A couple of days ago I reported about the Hatch-Schumer Deal going through the Senate judiciary committee. Below please find the summary regarding provisions involving H-1B visas courtesy of my colleague Greg Siskind:
Section 4101 changes. The language creates a new concept of having a base H-1B allocation for each fiscal year and then a possible addition to that base number depending on how strong demand is for H-1Bs. The cap will float between 115,000 and 180,000 depending on market conditions.
The base cap is 115,000. The cap can rise based on the following formula:
– If the cap is hit before day 45 then 20,000 more numbers will be made available beginning on day 46
– If the cap is hit between day 46 and 60, then 15,000 more numbers will be made available on day 61
– If the cap is hit between days 61 and day 90, then 10,000 more numbers will be made available on day 91
– If the cap is hit between day 91 and day 275, then 5,000 more numbers will be made available on day 276 The cap can also be lowered based on the following formula:
– If the number of approved petitions is at between 5,000 and 9,999 fewer than the base allocation for that fiscal year, then the base will decrease for the next year by 5,000
– If the number of approved petitions is at between 10,000 and 14,999 fewer than the base allocation for that fiscal year, then the base will decrease for the next year by 10,000
– If the number of approved petitions is at between 55,000 and 19,999 fewer than the base allocation for that fiscal year, then the base will decrease for the next year by 15,000
– If the number of approved petitions is more than 20,000 fewer than the base allocation for that fiscal year, then the base will decrease for the next year by 20,000
Changes Section 4102 regarding work authorization for H-4s.
Previous version only gave EADs to H-4s if their countries reciprocated rights to US employees. New language gives DOS discretion on this issue.
The non-displacement language in Section 4211 is modified and no longer applies to all employers. “For an H-1B skilled worker dependent employer” that is not an H-1B dependent employer, the employer cannot have displaced and will not displace a US worker in the 90 days before and after the filing of the H-1B. H-1B skilled worker dependent employers aren’t subject to the provision unless the employer is filing the petition with the intent or purpose of displacing a US worker from the position to be occupied by the beneficiary of the petition or workers are displaced who provide services at government work sites or are public school teachers. In the case of applications filed by H-1B-dependent employers, the employer did not displace and will not displace a US worker employer by the employer during the period 180 days before and after the filing of the H-1B.

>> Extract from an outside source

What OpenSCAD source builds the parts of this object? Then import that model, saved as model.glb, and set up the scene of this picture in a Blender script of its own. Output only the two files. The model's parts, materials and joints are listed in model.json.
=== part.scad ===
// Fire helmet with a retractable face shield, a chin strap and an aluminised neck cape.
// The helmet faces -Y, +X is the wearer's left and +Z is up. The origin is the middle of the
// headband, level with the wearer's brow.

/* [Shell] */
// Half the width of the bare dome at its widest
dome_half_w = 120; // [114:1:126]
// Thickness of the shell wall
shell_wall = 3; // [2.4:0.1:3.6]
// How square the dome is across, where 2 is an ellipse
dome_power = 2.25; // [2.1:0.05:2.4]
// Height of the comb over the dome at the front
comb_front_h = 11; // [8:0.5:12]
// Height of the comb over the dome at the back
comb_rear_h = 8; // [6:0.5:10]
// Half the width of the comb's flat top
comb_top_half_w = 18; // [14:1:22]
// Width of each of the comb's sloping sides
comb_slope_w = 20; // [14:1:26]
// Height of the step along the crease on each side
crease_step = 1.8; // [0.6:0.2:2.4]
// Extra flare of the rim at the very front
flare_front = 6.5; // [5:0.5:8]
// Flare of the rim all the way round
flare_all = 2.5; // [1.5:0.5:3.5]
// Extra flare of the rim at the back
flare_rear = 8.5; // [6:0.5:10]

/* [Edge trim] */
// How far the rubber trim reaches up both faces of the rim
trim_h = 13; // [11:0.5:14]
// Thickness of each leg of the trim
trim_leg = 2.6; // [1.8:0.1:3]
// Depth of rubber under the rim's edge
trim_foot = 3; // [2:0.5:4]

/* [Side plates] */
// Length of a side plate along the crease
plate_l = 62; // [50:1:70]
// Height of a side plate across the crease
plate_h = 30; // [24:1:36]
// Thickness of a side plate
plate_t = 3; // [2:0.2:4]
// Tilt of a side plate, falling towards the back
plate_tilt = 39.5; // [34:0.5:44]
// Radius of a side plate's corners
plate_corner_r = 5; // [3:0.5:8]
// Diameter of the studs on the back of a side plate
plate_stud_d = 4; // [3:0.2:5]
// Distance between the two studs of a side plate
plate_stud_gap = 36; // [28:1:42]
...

“H-1B Skilled Worker Dependent” means an employer who employs H-1Bs in the US in a number greater than 15% of its full-time equivalent workers in the US employed in jobs in O*NET Job Zone 4 and Job Zone 5. H-1Bs who are intending immigrants don’t count in making this determination. The Hatch amendment makes changes to S.744’s H-1B recruiting requirements. The amendment increases recruiting requirements by adding a provision that says an employer must take “good faith steps” to recruit US workers using procedures that meet industry-wide standards and offering compensation at least as great as that required to be offered to H-1B non-immigrants. The DOL web site recruiting is still required and an additional requirement has been added to require posting positions on a State labor or workforce agency web site.

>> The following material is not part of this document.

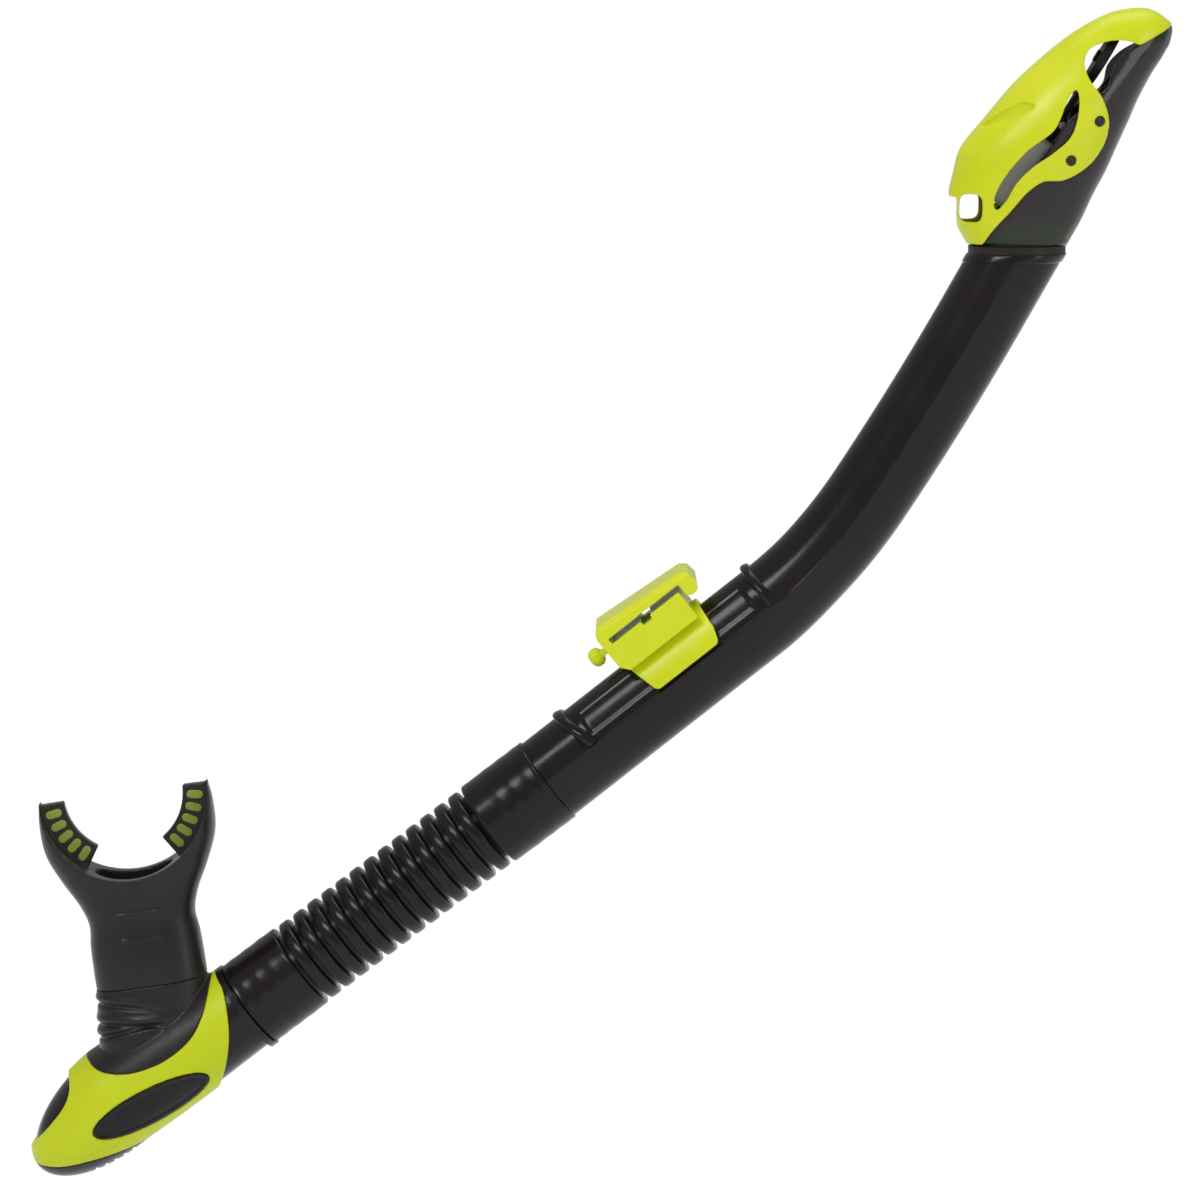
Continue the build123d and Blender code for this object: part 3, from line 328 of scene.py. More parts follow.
# ---------------------------------------------------------------- hose
# A soft ribbed sleeve in black gloss rubber, drawn over a barbed spigot at each end. The spigots' barbs
# show as soft swellings under its two plain cuffs.
hose_lean, upper_cuff, lower_cuff, cuff_out = 37.2, 24.6, 21.2, 14.9
rib_count, rib_pitch, rib_width, rib_out, rib_in = 13, 5.7, 4.2, 14.55, 11.6
hose_length = upper_cuff + rib_count * rib_pitch + rib_pitch - rib_width + lower_cuff
barb_places, barb_swell, cuff_bore = (3.8, 9.4, 15.0), 0.12, 12.0
cuff_lip = [(0.2, cuff_bore), (0.15, cuff_out - 0.5), (0.4, cuff_out - 0.1), (0.9, cuff_out)]


def cuff_profile(start, end, barbs):
    """Cuff's surface, swollen over the three barbs beneath it."""
    rows = []
    for n in range(31):
        place = start + (end - start) * n / 30
        swell = sum(exp(-((place - barb) / 1.5) ** 2) for barb in barbs)
        rows.append((place, cuff_out - barb_swell + barb_swell * swell))
    return rows


cuff_root = [(0.4, cuff_out - 0.2), (0.1, cuff_out - 0.6), (0.0, rib_in + 0.3)]
rib_flank = [(-0.15, rib_in), (0.0, rib_in + 0.4), (0.1, rib_out - 0.9), (0.35, rib_out - 0.3),
             (0.9, rib_out - 0.02)]
profile = cuff_lip + cuff_profile(1.2, upper_cuff - 0.9, barb_places)
profile += [(upper_cuff - inset, radius) for inset, radius in cuff_root]
for rib in range(rib_count):
    start = upper_cuff + (rib_pitch - rib_width) + rib * rib_pitch
    profile += [(start + inset, radius) for inset, radius in rib_flank]
    profile.append((start + rib_width / 2, rib_out))
    profile += [(start + rib_width - inset, radius) for inset, radius in reversed(rib_flank)]
cuff_start = hose_length - lower_cuff
profile += [(cuff_start + inset, radius) for inset, radius in reversed(cuff_root)]
profile += cuff_profile(cuff_start + 0.9, hose_length - 1.2, [hose_length - place for place in barb_places])
profile += [(hose_length - inset, radius) for inset, radius in reversed(cuff_lip)]
rings = [ring(foot - along(hose_lean) * distance, hose_lean, radius, radius, 128)
         for distance, radius in profile]
hose_black = moulded_plastic("hose_black", colour(20, 16, 15), colour(29, 24, 22), 0.22, 0.02)
hose_piece = piece("hose_sleeve", grid_mesh("hose_sleeve", rings), None, hose_black, 50)
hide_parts("hose")
ribs_start, ribs_end = ((foot - along(hose_lean) * distance) * MM for distance in (upper_cuff, cuff_start))
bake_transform(hose_piece)

# ---------------------------------------------------------------- keeper
# A neon shoe that slides on the barrel's rail, and over it a neon clip with the mask strap's slot, hooked at
# its open end. A sprung button at its lower end frees it. All three have soft moulded edges.
STRAP = along(tube_lean)


def curve_through(points, closed=False, per=8):
    """Smooth curve through points of any dimension."""
    def past_end(end, before):
        return tuple(2 * a - b for a, b in zip(end, before))

    ends = list(points)
    if not closed:
        ends = [past_end(points[0], points[1])] + ends + [past_end(points[-1], points[-2])]
    count = len(points) if closed else len(points) - 1
    line = []
    for n in range(count):
        quad = [ends[(n + k - (1 if closed else 0)) % len(ends)] for k in range(4)]
        reaches = [sqrt(sum((b - a) ** 2 for a, b in zip(p[:4], q[:4]))) for p, q in zip(quad, quad[1:])]
        before, here, after = (max(0.001, reach ** 0.5) for reach in reaches)
        for m in range(per):
            t = m / per
            row = []
            for p0, p1, p2, p3 in zip(*quad):
                into = ((p1 - p0) / before - (p2 - p0) / (before + here) + (p2 - p1) / here) * here
                out_of = ((p2 - p1) / here - (p3 - p1) / (here + after) + (p3 - p2) / after) * here
                square, cube = 3 * (p2 - p1) - 2 * into - out_of, 2 * (p1 - p2) + into + out_of
                row.append(p1 + into * t + square * t * t + cube * t ** 3)
            line.append(tuple(row))
    if not closed:
        line.append(tuple(points[-1]))
    return line


def shape_object(mesh):
    """Unlisted object for a mesh that takes part in a cut."""
    made = bpy.data.objects.new("cut", mesh)
    bpy.context.scene.collection.objects.link(made)
    return made


PAST = 60.0   # blocks that cut right through the snorkel end this far to each side


def prism(outline, low=-PAST, high=PAST):
    """Block with a side-view outline between two places across the snorkel."""
    return grid_mesh("prism", [[(x, y, z) for x, z in outline] for y in (low, high)])


def off(mesh):
    return "DIFFERENCE", mesh


def within(mesh):
    return "INTERSECT", mesh


def together(*meshes):
    """One mesh that holds several."""
    shape = bmesh.new()
    for mesh in meshes:
        shape.from_mesh(mesh)
    made = bpy.data.meshes.new("together")
    shape.to_mesh(made)
    shape.free()
    return made


def carved(base, *cuts):
    """Mesh after a row of cuts, each made by off or within."""
    made = shape_object(base)
    for mode, mesh in cuts:
        tool = shape_object(mesh)
        change = made.modifiers.new("cut", "BOOLEAN")
        change.operation = mode
        change.solver = "EXACT"
        change.object = tool
        result = bpy.data.meshes.new_from_object(made.evaluated_get(bpy.context.evaluated_depsgraph_get()))
        made.modifiers.clear()
        made.data = result
        bpy.data.objects.remove(tool)
    result = made.data
    bpy.data.objects.remove(made)
    return result


def softened(mesh, voxel, passes):
    """Mesh with all its edges rounded, as a moulding's are."""
    made = shape_object(mesh)
    remesh = made.modifiers.new("remesh", "REMESH")
    remesh.mode = "VOXEL"
    remesh.voxel_size = voxel * MM
    smooth = made.modifiers.new("smooth", "SMOOTH")
    smooth.factor = 0.5
    smooth.iterations = passes
    result = bpy.data.meshes.new_from_object(made.evaluated_get(bpy.context.evaluated_depsgraph_get()))
    bpy.data.objects.remove(made)
    return result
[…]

There is a significant change in the advertising rules. In the original S.744, the employer must have offered the job to any US worker who applied and is “equally or better qualified” for the job for which the non-immigrant is sought. Now, this requirement only applies to H-1B skilled worker dependent employers. Modifies the rules that exempt counting certain employees from the H-1B dependency count if an employer has filed green card application. Previously, covered employers had to file I-140s for not less than 90% of the people for whom an employer filed a labor certification during the 1-year period ending on the date the employer filed an application for a labor certification for the worker. Labor certification cases pending for longer than a year would be treated as if the employer filed an immigrant status petition. The language is modified and a “covered employer” is an employer that has filed I-140s for not less than 90% of current employees who were the beneficiaries of labor certifications that were approved during the 1-year period ending 6 months before the filing of an application for which the number of intending immigrants is relevant.